The Martian (2015)
**/****
starring Matt Damon, Jessica Chastain, Kristin Wiig, Chiwetel Ejiofor
screenplay by Drew Goddard, based on the novel by Andy Weir
directed by Ridley Scott
by Walter Chaw The riposte, and it’s a fair one, is: What would make you happy? And the frustrating response is, “I don’t know.” The problem is this (and in a movie about solving problems, it’s germane to raise one): The Martian, Ridley Scott and Drew Goddard’s faithful adaptation of Andy Weir’s bestseller, is essentially a bwana story in which smart and resourceful black and Chinese people band together to save a white explorer who declares himself both “colonizer” and “pirate” at various points in the movie. It’s a summary of a certain kind of film, too, the space opera that used to be all the rage in the 1950s–a decade actually interested in exploration rather than defunding NASA and rabid anti-intellectualism. The only thing missing is a spacechimp and a space lady with rockets in her brassiere.
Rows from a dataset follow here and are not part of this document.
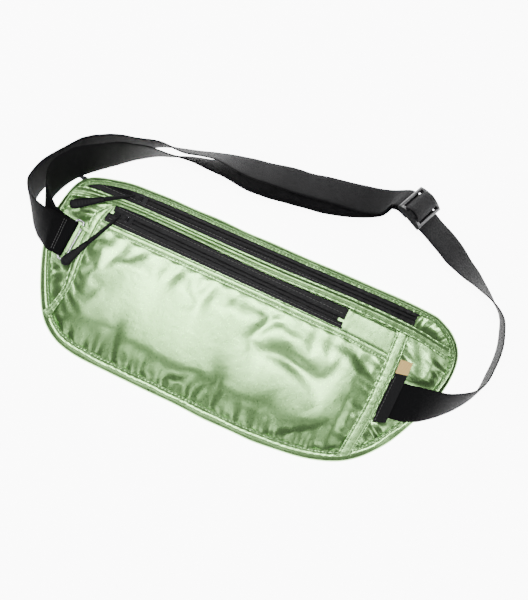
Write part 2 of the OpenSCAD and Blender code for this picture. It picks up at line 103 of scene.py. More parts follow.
def path_length(line):
    return float(np.linalg.norm(np.diff(line, axis=0), axis=1).sum())


def rims(node):
    """The outlines of a flat node's top face, the longest first, anticlockwise."""
    mesh = welded(node)
    top = max(v.co.z for v in mesh.verts)
    flat = {f.index for f in mesh.faces if min(v.co.z for v in f.verts) > top - 1e-5}
    border = [e for e in mesh.edges if sum(f.index in flat for f in e.link_faces) == 1]
    loops = []
    for loop in chains(border):
        x, y = loop[:, 0], loop[:, 1]
        area = (x * np.roll(y, -1) - y * np.roll(x, -1)).sum()
        loops.append(loop if area > 0 else loop[::-1])
    mesh.free()
    return loops


def long_sides(node):
    """The two long sides of a strip-shaped node's top face, run the same way, left to right."""
    loop = rims(node)[0][:, :2]
    ahead = np.roll(loop, -1, 0) - loop
    ahead /= np.linalg.norm(ahead, axis=1)[:, None]
    behind = np.roll(ahead, 1, 0)
    turn = np.abs(np.arctan2(behind[:, 0] * ahead[:, 1] - behind[:, 1] * ahead[:, 0],
                             (behind * ahead).sum(1)))
    corners = sorted(np.argsort(-turn)[:4])
    parts = []
    for first, last in zip(corners, corners[1:] + [corners[0] + len(loop)]):
        parts.append(loop[np.arange(first, last + 1) % len(loop)])
    parts = sorted(parts, key=path_length)[-2:]
    tall = np.ptp(parts[0][:, 1]) > np.ptp(parts[0][:, 0])
    axis = 1 if tall else 0
    parts = [p if p[-1][axis] > p[0][axis] else p[::-1] for p in parts]
    return sorted(parts, key=lambda p: p[:, 1 - axis].mean())


def runs(line):
    """Distance along a line at each of its points."""
    return np.concatenate([[0], np.cumsum(np.linalg.norm(np.diff(line, axis=0), axis=1))])


def points_at(line, distances):
    """Points of a polyline at distances along it."""
    run = runs(line)
    return np.stack([np.interp(distances, run, line[:, k]) for k in range(line.shape[1])], 1)


def even(line, count):
    """The same polyline with evenly spaced points."""
    return points_at(line, np.linspace(0, runs(line)[-1], count))


def ribbon_edges(node, start, count):
    """The edges of a ribbon node as stations [x, y, z, x, y, z], from the end near start."""
    mesh = welded(node)
    sharp = [e for e in mesh.edges if len(e.link_faces) == 2 and e.calc_face_angle() > 0.9]
    valence = {}
    for edge in sharp:
        for v in edge.verts:
            valence[v.index] = valence.get(v.index, 0) + 1
    rungs = [e for e in sharp if e.calc_length() > 20 * MM or (
        e.calc_length() < 1.5 * MM and min(valence[v.index] for v in e.verts) > 2)]
    found = chains([e for e in sharp if e not in rungs])
    mesh.free()
    rails = [r if np.linalg.norm(r[0] - start) < np.linalg.norm(r[-1] - start) else r[::-1]
             for r in found[:4]]
    corner = rails[0][0]
    rails.sort(key=lambda r: np.linalg.norm(r[0] - corner))
    rails = [even(r, count) for r in rails]
    return np.hstack([(rails[0] + rails[1]) / 2, (rails[2] + rails[3]) / 2])


def reached(node, origin, along):
    """A node's vertices, and how far each lies from origin along a direction."""
    points = np.array([v.co for v in nodes[node].data.vertices])
    return points, (points - origin) @ along


def mean_height(node, origin, along, distance, near=1.2 * MM):
    """Mean height of a node's vertices at a distance from origin along a direction."""
    points, reach = reached(node, origin, along)
    return float(points[np.abs(reach - distance) < near][:, 2].mean())


# ---------------------------------------------------------------- curves

def smooth_curve(points, count, closed=False):
    """Points spaced evenly along a smooth curve through the given points."""
    p = np.asarray(points, float)
    spans = len(p) if closed else len(p) - 1
    steps = np.arange(8) / 8

    def at(i):
        return p[i % len(p)] if closed else p[min(max(i, 0), len(p) - 1)]

    fine = []
    for i in range(spans):
        a, b, c, d = at(i - 1), at(i), at(i + 1), at(i + 2)
        for t in steps:
            fine.append(0.5 * (2 * b + (c - a) * t + (2 * a - 5 * b + 4 * c - d) * t * t
                               + (3 * b - a - 3 * c + d) * t ** 3))
    fine.append(at(spans))
    spaced = even(np.array(fine), count + int(closed))
    return spaced[:-1] if closed else spaced


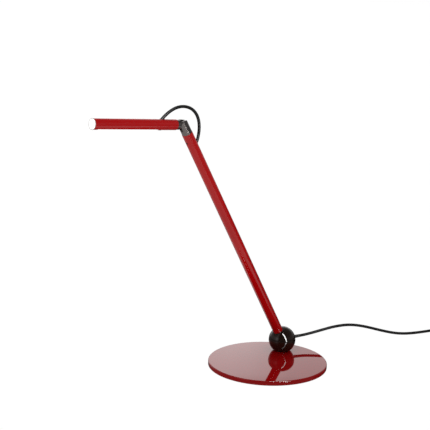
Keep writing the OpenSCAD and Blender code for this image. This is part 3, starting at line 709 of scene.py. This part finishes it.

I confess that I probably wouldn’t have even been thinking much, or perhaps as quickly, about the racial politics of this film had Matt Damon, the bwana in question, not “whitesplained” to a black producer (a female black producer) what diversity means as regards his wish-fulfillment reality series “Project Greenlight”. Or if it weren’t directed by Ridley Scott, whose last film, Exodus: Gods and Kings, required volumes of whitesplaining itself as to why the principals of his Middle Eastern/African tale were white.